The disappearance of cranes from our shores did little to slow the loss of their former breeding grounds. The UK has lost 90% of its wetlands over the last 100 years. Imagine that – for every 10 dynamic marshes and mires, flood plains and pools that existed in the early 1900s, only one now remains. Worldwide, wetlands are disappearing three times faster than natural forests, which sees us losing not just a rich array of life, but a vital tool in combatting drought and flooding. Peatlands are also a key element of wetland ecosystems, and when these are drained, dried and removed for fuel or horticulture, we lose a carbon store that holds twice as much carbon dioxide as rainforest.

With climate change knocking on Scotland’s door, work to reinstate and reconnect our wetlands is underway across large upland areas. Increasingly, their role in locking up carbon and reducing the impacts of severe seasonal flooding is being recognised, and the critical restoration work funded. But habitat restoration is a notoriously difficult story to tell, and wetlands would benefit from a mascot – an emblematic ambassador for scaling up the rewilding of our denuded landscapes. Step forward the crane. Standing at more than a metre tall, with a wingspan of up to 2.5 metres, this charismatic and highly visible species has the personality and presence to ramp up ambition for more and bigger wetlands.

This is about reshaping how we perceive and value nature.

Led by SCOTLAND: The Big Picture, the Cairngorms Cranes project seeks to put the crane back on Scotland’s wildlife map. Working in partnership with Trees for Life and the Cairngorms National Park Authority, SBP will engage a wider group of local organisations and landowners, taking inspiration from the success of the Great Crane Project in south-west England, which saw 93 cranes reintroduced to the Somerset Levels between 2010 and 2014. Indeed, invaluable consultancy support is being offered by the Wildfowl and Wetland Trust, the lead partner in the Great Crane Project, with the aim of replicating their impressive results – the establishment of a thriving colony of resident breeding birds – in the Cairngorms.

Crane reproduction is slow as although adult birds can live for up to 14 years, they don’t breed successfully until the age of four and most pairs raise just one chick a year. This limits their natural expansion and means that, without help, the few pairs that have begun to breed in the north-east of Scotland remain precarious, with the potential for wider recolonisation likely to take decades. Cranes are a species crying out for reintroduction to strengthen their numbers and ensure their comeback within Scotland is a permanent one.

The return of cranes as a breeding bird will help to catalyse the restoration of wet meadows, marshes and reedbeds. Crane habitat also favours a raft of declining wading birds, such as curlew, lapwing, redshank and snipe, as well as other declining species, including frogs, water voles and dragonflies. But Cairngorms Cranes is not just about nature – this is an initiative with people at its heart.

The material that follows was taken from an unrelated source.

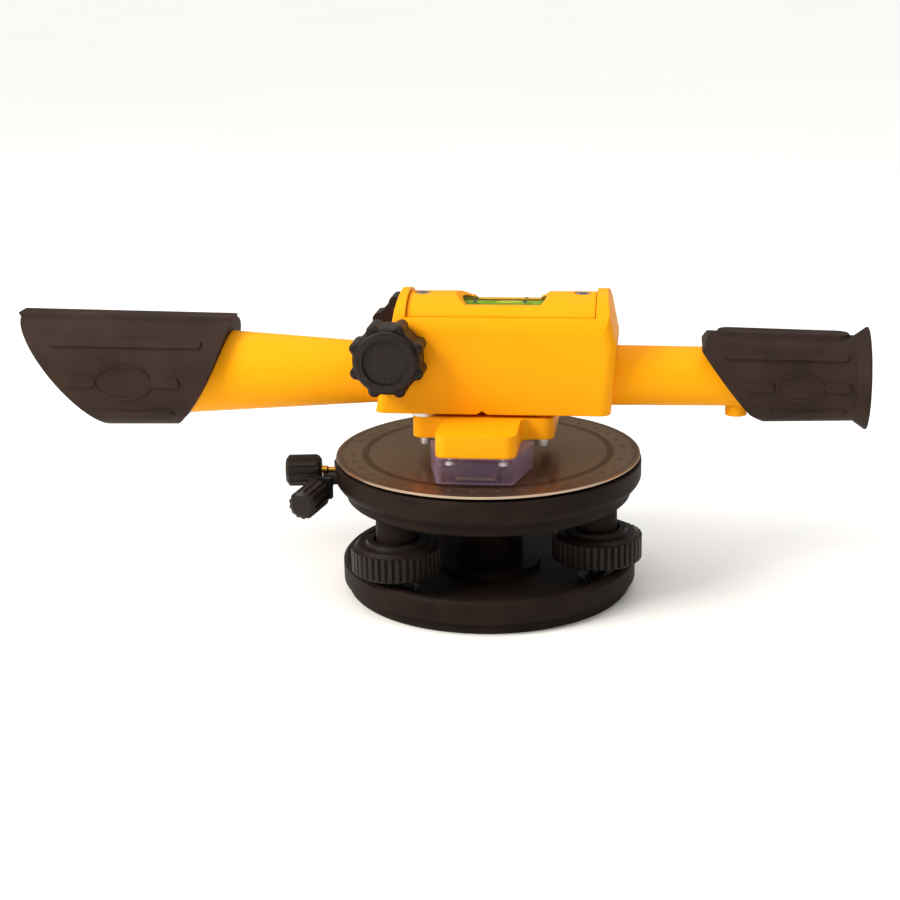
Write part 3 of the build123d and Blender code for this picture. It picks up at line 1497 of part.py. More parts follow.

It is almost 70 years since ospreys returned to the Cairngorms and in that time, researchers, volunteers, school children and a wide spectrum of local businesses have all felt the benefit of a landscape one prominent species richer. Cranes have just as much to offer. The project will  involve a wide range of local people – as hands-on volunteers, advocates and bird monitors – to foster a real sense of connection to this special species and the habitat they rely on. This is about reshaping how we perceive and value nature, and shining a light on the role of its restoration in addressing climate breakdown and the challenges of retaining young people in rural communities.

 

 

"This is a fantastic opportunity to support local communities in tandem with ecological recovery."

Peter Cairns, SBP Executive Director

Scotland stands at a crossroads in its relationship with nature. History paints a solemn picture. We’ve stripped our forests, drained our wetlands and eliminated many species that used to thrive here. Today, we have a choice: to accept our denuded natural heritage, or play a leading role in a global effort to restore abundance and diversity of life to our ecosystems. While some reintroduction targets present real challenges and provoke passionate debate, species such as the crane offer the promise of restoration with far less conflict. Fleeting visits by a few birds to the Cairngorms National Park in recent years have given us a tantalising glimpse into what could be achieved – now it’s time to turn that promise into an enduring wild spectacle, plucked from the past to last long into Scotland’s future.

With more than 8,000 hectares of suitable crane habitat already identified across the Park – including the epic expanse of the Insh Marshes – the scene is already set for their return. In the coming years, ongoing restoration of fen and peatland will enhance the Park’s ability to offer a home to cranes, and their reintroduction will in turn drive more habitat recovery. Work to transform the Insh Marshes into an exemplary natural floodplain is at the forefront of this. Natural processes will once again be given space to exert their influence as the River Spey is reconnected with its floodplain. Embankments will be removed, straightened burns re-meandered, and ditches blocked in areas susceptible to summer droughts. 

In January 2022, Cairngorms Cranes begins a year-long development period during which local communities will be consulted, detailed planning will take place and permissions will be sought to lay the foundations for the return of this evocative bird. The Great Crane Project has shown it can be done – with resounding success – and given us an invaluable blueprint to adapt to our unique landscape, challenges and opportunities in the Highlands.

Cairngorms Cranes is riding on a new wave of rewilding-driven optimism. Bring back the crane and you not only reinstate a missing piece of our country’s ecological past, you open the door to a future rich in nature, where people and wildlife coexist as part of a big picture.